Mas será mesmo assim?
Com as críticas várias ao meu artigo já citado, pensei em testar a questão. Para isso percorri as 128 capas dos jornais nacionais (CM, Público, JN, DN, Sol, Diabo e Expresso) no último mês (de 25 de Julho a 24 de Agosto), para estimar a cobertura noticiosa a Incêndios. Foram 95 capas com o tema: 74% do total, variando entre dias com 0% (nenhuma capa) até aos 100% em alguns dias (todas as capas dos jornais saídos naqueles dias). Depois recolhi o número oficial (SGIF/ICNF) diário de incêndios para observar a sua variação diária e testar a sua correlação com a cobertura noticiosa.
Os resultados estão sintetizados na imagem que acompanha este artigo. A conclusão não pode ser outra: ao contrário do que possamos pensar sobre efeitos das notícias e independentemente das teorias de psicólogos, certo é que na realidade não absolutamente nenhuma relação entre cobertura mediática e aumento de incêndios.

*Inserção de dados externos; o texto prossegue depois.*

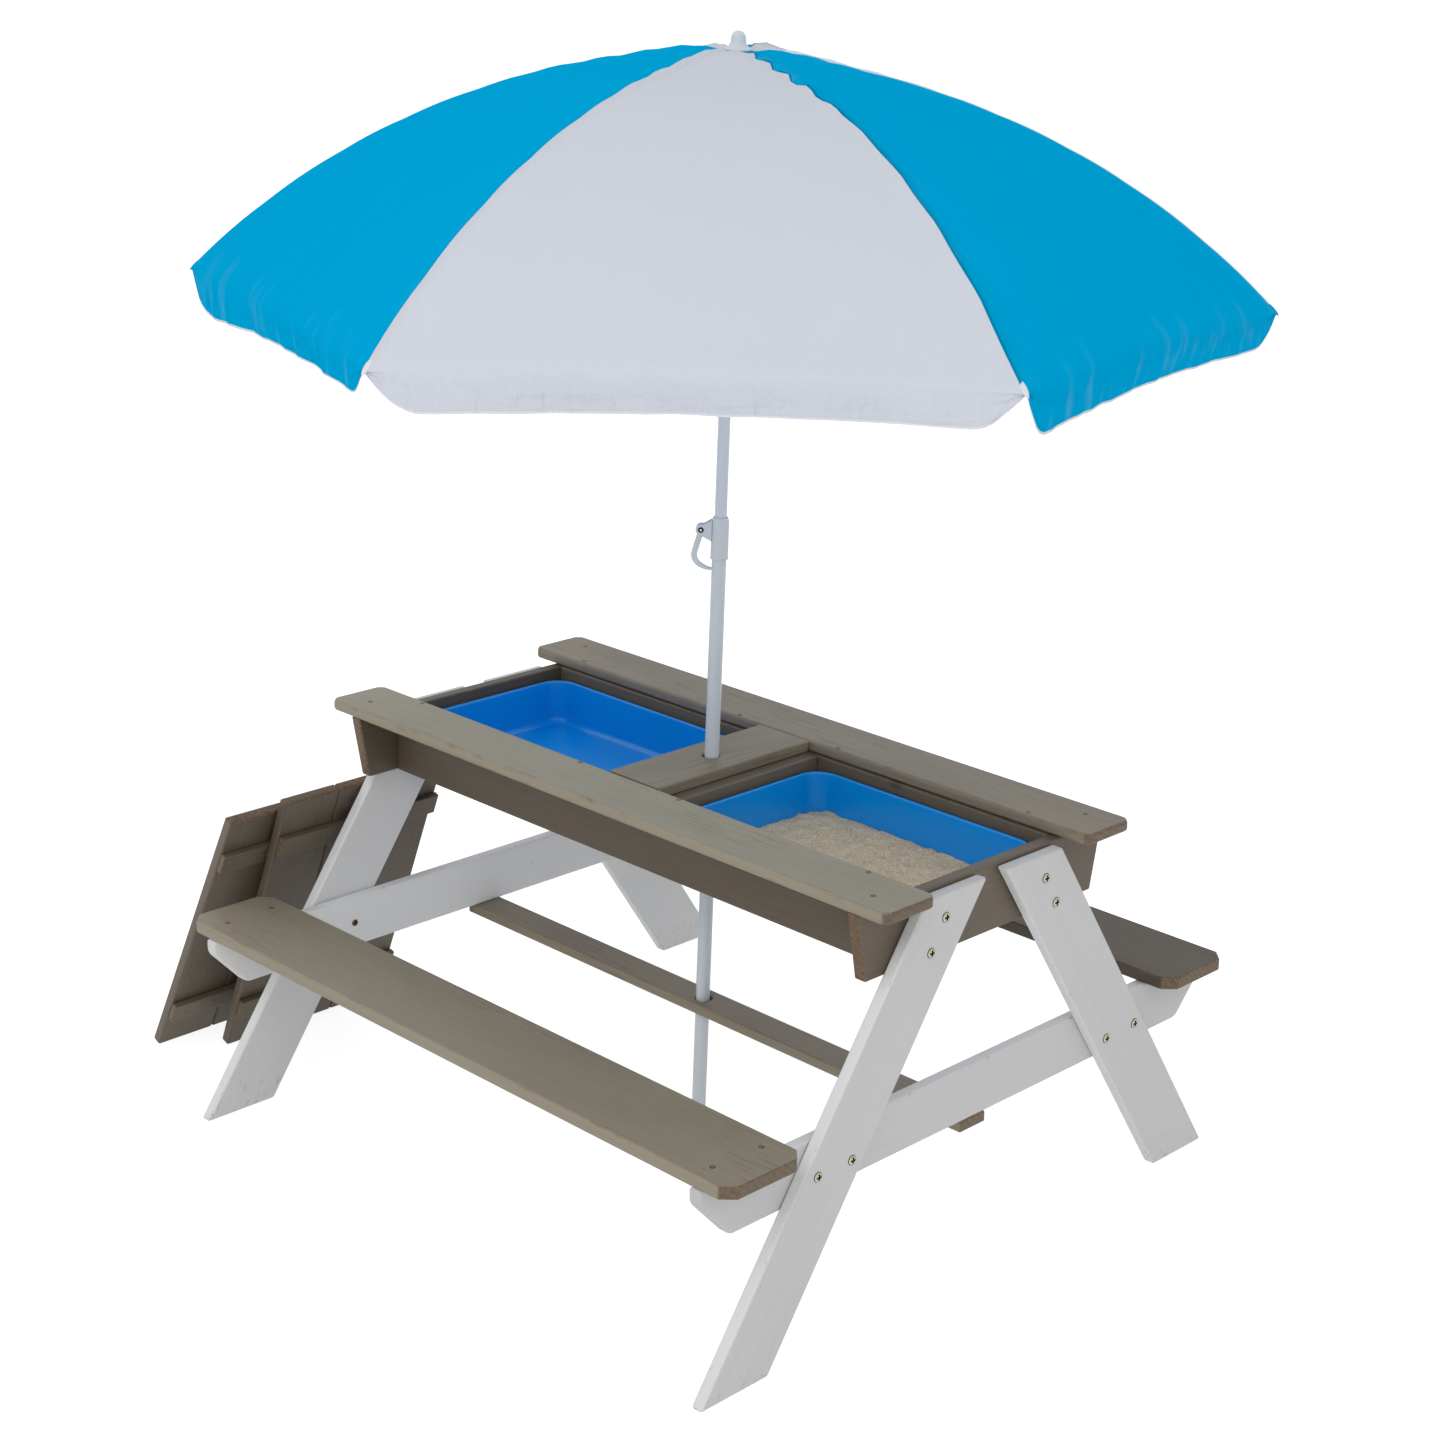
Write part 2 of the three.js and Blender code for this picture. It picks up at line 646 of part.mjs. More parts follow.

Zero.

De qualquer forma, imaginem que sim, que existia algum efeito. Ora mesmo assim, seria quem se ocupa com os problemas com Incêndios que teria que se adaptar, por mais que custasse. Porque a censura, voltando à citação inicial, não nos traria mais segurança (1966 continua a ser o 2º pior ano em mortes, 25, e 1963, com 4, compara com as deste ano ou outros como 2018… havia lápis azul mas ele não evitou desgraças) e ia sair bem mais cara… porque a liberdade é muito mais valiosa!
Nota editorial: Os pontos de vista expressos pelos autores dos artigos publicados nesta coluna poderão não ser subscritos na íntegra pela totalidade dos membros da Oficina da Liberdade e não refletem necessariamente uma posição da Oficina da Liberdade sobre os temas tratados. Apesar de terem uma maneira comum de ver o Estado, que querem pequeno, e o mundo, que querem livre, os membros da Oficina da Liberdade e os seus autores convidados nem sempre concordam, porém, na melhor forma de lá chegar.